Written problem
Hand back each line, unchanged, from the top down to the line where "stand.location = (-(low[0]" sits.

Supplied information
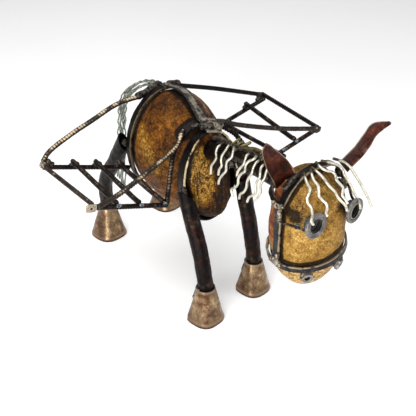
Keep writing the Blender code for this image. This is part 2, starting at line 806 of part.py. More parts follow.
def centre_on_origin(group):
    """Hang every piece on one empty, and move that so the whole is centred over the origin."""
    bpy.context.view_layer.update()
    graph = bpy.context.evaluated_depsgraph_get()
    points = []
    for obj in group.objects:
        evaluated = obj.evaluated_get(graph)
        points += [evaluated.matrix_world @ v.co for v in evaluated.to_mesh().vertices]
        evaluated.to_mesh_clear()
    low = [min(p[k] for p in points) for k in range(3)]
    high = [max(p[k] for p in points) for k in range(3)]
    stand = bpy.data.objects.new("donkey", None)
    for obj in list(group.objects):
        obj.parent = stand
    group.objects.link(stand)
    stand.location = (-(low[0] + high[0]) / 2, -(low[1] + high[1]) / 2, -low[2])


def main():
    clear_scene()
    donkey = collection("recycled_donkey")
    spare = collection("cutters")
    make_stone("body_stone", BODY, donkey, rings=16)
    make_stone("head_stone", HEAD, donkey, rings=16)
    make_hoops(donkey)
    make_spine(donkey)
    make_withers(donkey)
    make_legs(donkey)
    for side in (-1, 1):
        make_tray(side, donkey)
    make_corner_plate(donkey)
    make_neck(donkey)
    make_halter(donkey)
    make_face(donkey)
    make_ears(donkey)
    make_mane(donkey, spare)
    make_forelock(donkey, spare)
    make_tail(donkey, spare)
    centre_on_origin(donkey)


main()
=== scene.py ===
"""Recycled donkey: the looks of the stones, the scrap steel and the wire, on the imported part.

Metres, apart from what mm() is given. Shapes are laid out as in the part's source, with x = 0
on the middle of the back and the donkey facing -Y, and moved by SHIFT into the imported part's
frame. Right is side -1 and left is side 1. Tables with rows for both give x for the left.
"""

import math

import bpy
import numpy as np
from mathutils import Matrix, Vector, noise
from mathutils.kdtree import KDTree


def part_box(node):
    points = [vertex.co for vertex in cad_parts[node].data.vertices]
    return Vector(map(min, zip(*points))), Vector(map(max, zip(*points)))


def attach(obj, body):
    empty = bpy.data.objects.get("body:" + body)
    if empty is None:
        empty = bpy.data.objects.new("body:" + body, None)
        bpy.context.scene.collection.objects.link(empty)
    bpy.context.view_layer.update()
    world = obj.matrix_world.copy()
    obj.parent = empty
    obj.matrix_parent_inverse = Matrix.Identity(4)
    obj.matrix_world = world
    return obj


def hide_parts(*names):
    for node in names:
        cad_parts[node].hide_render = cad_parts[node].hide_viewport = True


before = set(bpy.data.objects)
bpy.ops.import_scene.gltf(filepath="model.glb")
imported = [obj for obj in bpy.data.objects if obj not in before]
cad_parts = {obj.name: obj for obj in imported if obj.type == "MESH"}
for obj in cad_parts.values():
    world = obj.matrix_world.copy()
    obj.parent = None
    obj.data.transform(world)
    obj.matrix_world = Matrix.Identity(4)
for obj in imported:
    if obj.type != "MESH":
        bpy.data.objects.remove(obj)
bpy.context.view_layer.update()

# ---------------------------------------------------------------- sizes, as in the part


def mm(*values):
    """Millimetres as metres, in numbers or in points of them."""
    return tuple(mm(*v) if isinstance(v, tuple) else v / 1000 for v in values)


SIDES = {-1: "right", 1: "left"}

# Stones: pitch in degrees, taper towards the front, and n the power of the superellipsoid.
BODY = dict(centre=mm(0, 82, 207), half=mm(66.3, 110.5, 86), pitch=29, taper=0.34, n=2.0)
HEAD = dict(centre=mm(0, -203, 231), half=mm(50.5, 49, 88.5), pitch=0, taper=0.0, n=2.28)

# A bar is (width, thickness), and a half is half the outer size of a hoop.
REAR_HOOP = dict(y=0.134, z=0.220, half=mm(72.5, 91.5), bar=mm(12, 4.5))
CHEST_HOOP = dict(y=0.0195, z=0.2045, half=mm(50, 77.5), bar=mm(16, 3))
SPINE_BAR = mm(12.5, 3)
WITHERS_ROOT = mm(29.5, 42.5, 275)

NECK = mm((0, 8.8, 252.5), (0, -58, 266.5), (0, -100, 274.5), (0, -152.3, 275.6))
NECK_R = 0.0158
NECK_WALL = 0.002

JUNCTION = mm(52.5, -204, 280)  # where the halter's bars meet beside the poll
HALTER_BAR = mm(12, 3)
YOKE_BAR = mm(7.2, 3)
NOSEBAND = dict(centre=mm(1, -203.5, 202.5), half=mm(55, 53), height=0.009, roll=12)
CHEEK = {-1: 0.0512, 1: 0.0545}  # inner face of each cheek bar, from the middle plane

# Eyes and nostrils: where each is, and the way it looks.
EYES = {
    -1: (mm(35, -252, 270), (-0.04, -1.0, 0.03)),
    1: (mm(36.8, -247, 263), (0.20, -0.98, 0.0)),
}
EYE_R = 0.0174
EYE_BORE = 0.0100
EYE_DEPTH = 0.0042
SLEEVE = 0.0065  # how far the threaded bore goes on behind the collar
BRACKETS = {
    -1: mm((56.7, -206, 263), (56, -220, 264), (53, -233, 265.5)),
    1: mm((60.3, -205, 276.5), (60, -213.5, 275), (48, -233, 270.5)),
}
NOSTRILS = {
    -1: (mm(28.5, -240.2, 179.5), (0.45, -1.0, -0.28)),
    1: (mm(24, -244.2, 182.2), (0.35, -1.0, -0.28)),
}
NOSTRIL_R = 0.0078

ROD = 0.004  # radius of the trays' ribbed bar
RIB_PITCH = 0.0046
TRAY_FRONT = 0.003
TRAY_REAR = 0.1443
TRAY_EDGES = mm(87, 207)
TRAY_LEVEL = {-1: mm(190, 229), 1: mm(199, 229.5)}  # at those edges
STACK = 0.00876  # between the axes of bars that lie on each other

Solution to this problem
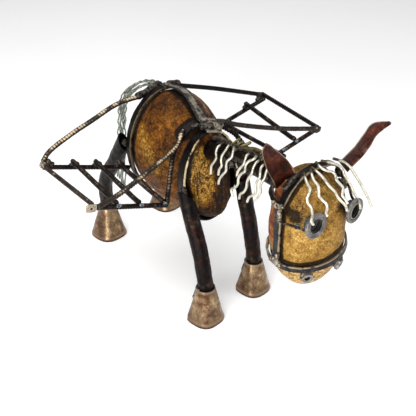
Keep writing the Blender code for this image. This is part 2, starting at line 806 of part.py. More parts follow.
def centre_on_origin(group):
    """Hang every piece on one empty, and move that so the whole is centred over the origin."""
    bpy.context.view_layer.update()
    graph = bpy.context.evaluated_depsgraph_get()
    points = []
    for obj in group.objects:
        evaluated = obj.evaluated_get(graph)
        points += [evaluated.matrix_world @ v.co for v in evaluated.to_mesh().vertices]
        evaluated.to_mesh_clear()
    low = [min(p[k] for p in points) for k in range(3)]
    high = [max(p[k] for p in points) for k in range(3)]
    stand = bpy.data.objects.new("donkey", None)
    for obj in list(group.objects):
        obj.parent = stand
    group.objects.link(stand)
    stand.location = (-(low[0] + high[0]) / 2, -(low[1] + high[1]) / 2, -low[2])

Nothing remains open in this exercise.